Quando Pino Aprile lasciò Oggi per passare a Gente, Gennaro lo seguì. Ogni tanto ci sentivamo via mail e una sera mi disse che era in Puglia per lavoro e mi diede appuntamento per una cena a base di pesce (lui lo adorava) a Bari vecchia. Mi disse per la prima volta della sua malattia, che allora non aveva ancora raggiunto l’aggressività che qualche anno dopo l’avrebbe ucciso. Cominciai così a collaborare con Gente, mandavo a Gennaro le proposte, lui le valutava. Senza sconti. Quando mi faceva i cazziatoni via mail per una proposta che non aveva senso, a me sembrava di sentire la sua voce, con il suo accento misto napoletano-abruzzese. Così come quando un attacco non lo convinceva: “Nelle prime cinque righe devi dire il fatto! Mo lo riscrivi.”.

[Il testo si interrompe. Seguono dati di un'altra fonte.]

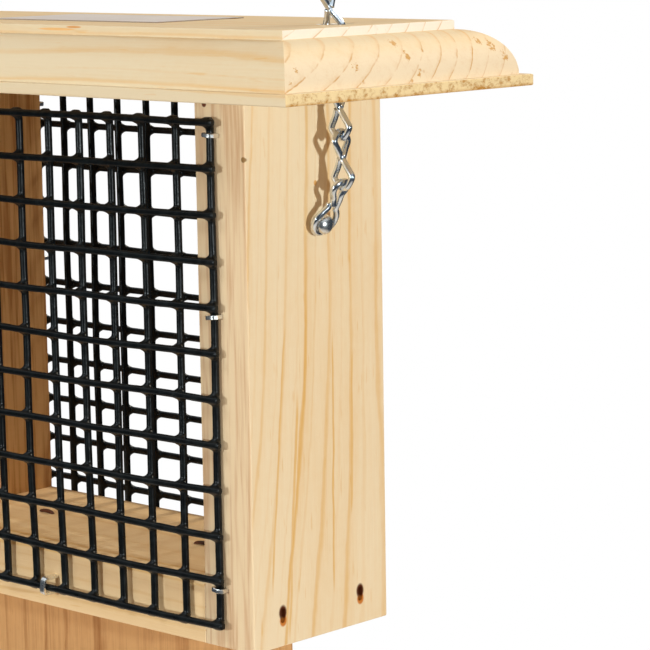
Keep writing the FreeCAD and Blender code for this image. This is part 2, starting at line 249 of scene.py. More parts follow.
def sweep(points, radius, sides):
    """Vertices and faces of a tube along points, its ends closed flat."""
    points = [Vector(p) for p in points]
    count = len(points)
    tangents = tangents_of(points)
    normal = tangents[0].orthogonal().normalized()
    verts = []
    for i, (point, tangent) in enumerate(zip(points, tangents)):
        if i > 0:
            turn = tangents[i - 1].rotation_difference(tangent)
            normal = turn @ normal
        normal = (normal - tangent * normal.dot(tangent)).normalized()
        side = tangent.cross(normal)
        for k in range(sides):
            angle = 2.0 * math.pi * k / sides
            verts.append(point + normal * (radius * math.cos(angle)) + side * (radius * math.sin(angle)))
    faces = ring_faces(count, sides, flip=True)
    faces.append(tuple(range(sides)))
    faces.append(tuple((count - 1) * sides + k for k in reversed(range(sides))))
    return verts, faces


def merge_parts(name, parts, smooth=True):
    """One object from several (verts, faces) lists."""
    verts, faces = [], []
    for part_verts, part_faces in parts:
        base = len(verts)
        verts.extend(part_verts)
        faces.extend(tuple(base + i for i in face) for face in part_faces)
    return new_object(name, verts, faces, smooth)


def flip_x(obj):
    """Mirrors a piece to the other side."""
    bm = bmesh.new()
    bm.from_mesh(obj.data)
    for vert in bm.verts:
        vert.co.x = -vert.co.x
    bmesh.ops.reverse_faces(bm, faces=bm.faces)
    bm.to_mesh(obj.data)
    bm.free()


# ---- node helpers ----
class Nodes:
    """A node tree, with short ways to add and join nodes."""

    def __init__(self, tree):
        self.tree = tree

    def link(self, source, target):
        self.tree.links.new(source, target)

    def value(self, socket, thing):
        if isinstance(thing, bpy.types.NodeSocket):
            self.link(thing, socket)
        else:
            socket.default_value = thing

    def shade(self, name, thing):
        self.value(self.shader.inputs[name], thing)

    def node(self, kind, **inputs):
        """A new node with some of its inputs given."""
        made = self.tree.nodes.new("ShaderNode" + kind)
        for name, thing in inputs.items():
            self.value(made.inputs[name], thing)
        return made

    def math(self, operation, *inputs, clamp=False):
        node = self.node("Math")
        node.operation = operation
        node.use_clamp = clamp
        for socket, thing in zip(node.inputs, inputs):
            self.value(socket, thing)
        return node.outputs[0]

    def add(self, a, b, clamp=False):
        return self.math("ADD", a, b, clamp=clamp)

    def sub(self, a, b):
        return self.math("SUBTRACT", a, b)

    def times(self, a, b, clamp=False):
        return self.math("MULTIPLY", a, b, clamp=clamp)

    def stretch(self, vector, factors):
        return self.vector_math("MULTIPLY", vector, factors)

    def shift(self, vector, offset):
        return self.vector_math("ADD", vector, offset)

    def about(self, thing, middle, amount):
        """How far thing lies from middle, times amount."""
        return self.times(self.sub(thing, middle), amount)

    def vector_math(self, operation, *inputs):
        node = self.node("VectorMath")
        node.operation = operation
        for socket, thing in zip(node.inputs, inputs):
            self.value(socket, thing)
        return node.outputs[0]

    def coords(self, kind="Object"):
        return self.node("TexCoord").outputs[kind]

    def split(self, vector):
        return self.node("SeparateXYZ", Vector=vector).outputs

    def join(self, x, y, z):
        return self.node("CombineXYZ", X=x, Y=y, Z=z).outputs[0]

    def noise(self, vector, scale=1.0, detail=2.0, rough=0.5):
        node = self.node("TexNoise", Vector=vector, Scale=scale, Detail=detail, Roughness=rough)
        return node.outputs[0]

    def noise_1d(self, w):
        node = self.node("TexWhiteNoise")
        node.noise_dimensions = "1D"
        self.link(w, node.inputs["W"])
        return node.outputs["Value"]

    def voronoi(self, vector, scale):
        return self.node("TexVoronoi", Vector=vector, Scale=scale).outputs[0]

    def ramp(self, factor, stops, interpolation="LINEAR"):
        node = self.node("ValToRGB")
        ramp = node.color_ramp
        ramp.interpolation = interpolation
        while len(ramp.elements) < len(stops):
            ramp.elements.new(0.5)
        for element, (place, colour) in zip(ramp.elements, stops):
            element.position = place
            if isinstance(colour, float):
                colour = (colour, colour, colour)
            element.color = (*colour, 1.0)
        self.link(factor, node.inputs[0])
        return node.outputs[0]

    def mix(self, factor, a, b):
        node = self.node("Mix")
        node.data_type = "RGBA"
        node.clamp_factor = True
        colours = [s for s in node.inputs if s.type == "RGBA"]
        self.value(node.inputs[0], factor)
        for socket, thing in zip(colours, (a, b)):
            if isinstance(thing, tuple) and len(thing) == 3:
                thing = (*thing, 1.0)
            self.value(socket, thing)
        return next(s for s in node.outputs if s.type == "RGBA")

    def bump(self, height, strength, distance):
        return self.node("Bump", Strength=strength, Distance=distance, Height=height).outputs[0]

    def rise(self, value, low, high):
        """Goes smoothly from 0 at low to 1 at high."""
        node = self.node("MapRange")
        node.interpolation_type = "SMOOTHSTEP"
        self.value(node.inputs["Value"], value)
        node.inputs["From Min"].default_value = low
        node.inputs["From Max"].default_value = high
        return node.outputs[0]

    def fall(self, value, low, high):
        """Goes smoothly from 1 at low to 0 at high."""
        return self.sub(1.0, self.rise(value, low, high))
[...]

Quando catturarono Provenzano, fui chiamato dal direttore Pino Aprile, che mi disse che sarei dovuto andare a Palermo con Gennaro. Andammo a Montagna dei cavalli, dove avevano scoperto il covo di Provenzano, poi a Corleone. Faceva caldissimo e facemmo, insieme al fotografo Fabrizio Villa, il giro del cimitero parlando col custode del camposanto che ci mostrava le tombe dei vari mafiosi (compresa quella di Luciano Liggio che è, in realtà, seppellito in quella di una parente, senza lapide che lo ricordi). Parlavamo con i nostri interlocutori, ma io guardavo Gennaro: era affaticato. Mi ritrovai a pensare e a invidiare la sua forza: una persona che sa che non gli resta molto da vivere che ama così tanto il lavoro che fa, che lo fa in un cimitero…

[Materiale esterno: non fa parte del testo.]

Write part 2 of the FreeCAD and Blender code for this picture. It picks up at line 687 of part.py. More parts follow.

Pranzammo poi nel ristorante di un albergo che si trovava proprio di fronte a casa dei Provenzano e decidemmo, dopo che avevamo finito, di provare a citofonare. Il Gennaro che avevo conosciuto non avrebbe mai permesso che a farlo non fosse lui, ma per la prima volta mi disse che era stanco e mi chiese che fossi io a provare. Lo feci. Citofonai, ma ovviamente nessuno rispose mentre Fabrizio era pronto a scattare.Tornando a Roma, dopo essere stati anche nel bunker dell’Ucciardone per intervistare una pm antimafia, in aereo io e Gennaro tirammo fuori i portatili e cominciammo a scrivere. Ci accorgemmo pochi minuti dopo che avevamo fatto un attacco uguale. Fui contento: dal maestro neppure maestro di se stesso, qualcosa avevo imparato.
Atterrati, dopo essere passati dalla redazione romana di Gente, andammo a mangiare una pizza in un posto poco distante. A un certo punto Gennaro mi fa: “Ho fatto due calcoli, bene che mi vada vivrò al massimo un altro paio di anni”. Mi si gelò la schiena. Ma fu lui stesso a tirarmi fuori dall’imbarazzo, sdrammatizzando: “Vabbè, meglio che non ci penso, altrimenti mi butto nel lago!”.

Fu l’ultima volta che lo vidi, continuai a sentirlo telefonicamente e ogni volta lui chiudeva la conversazione con “Vabbè, l’importante che ci sta la salute!”.
Morì il primo maggio. L’ho sempre considerato un segno. E penso che la sua storia, come i suoi articoli, andrebbero studiati nelle scuole di giornalismo o da chi vuole fregiarsi dell’appellativo di cronista.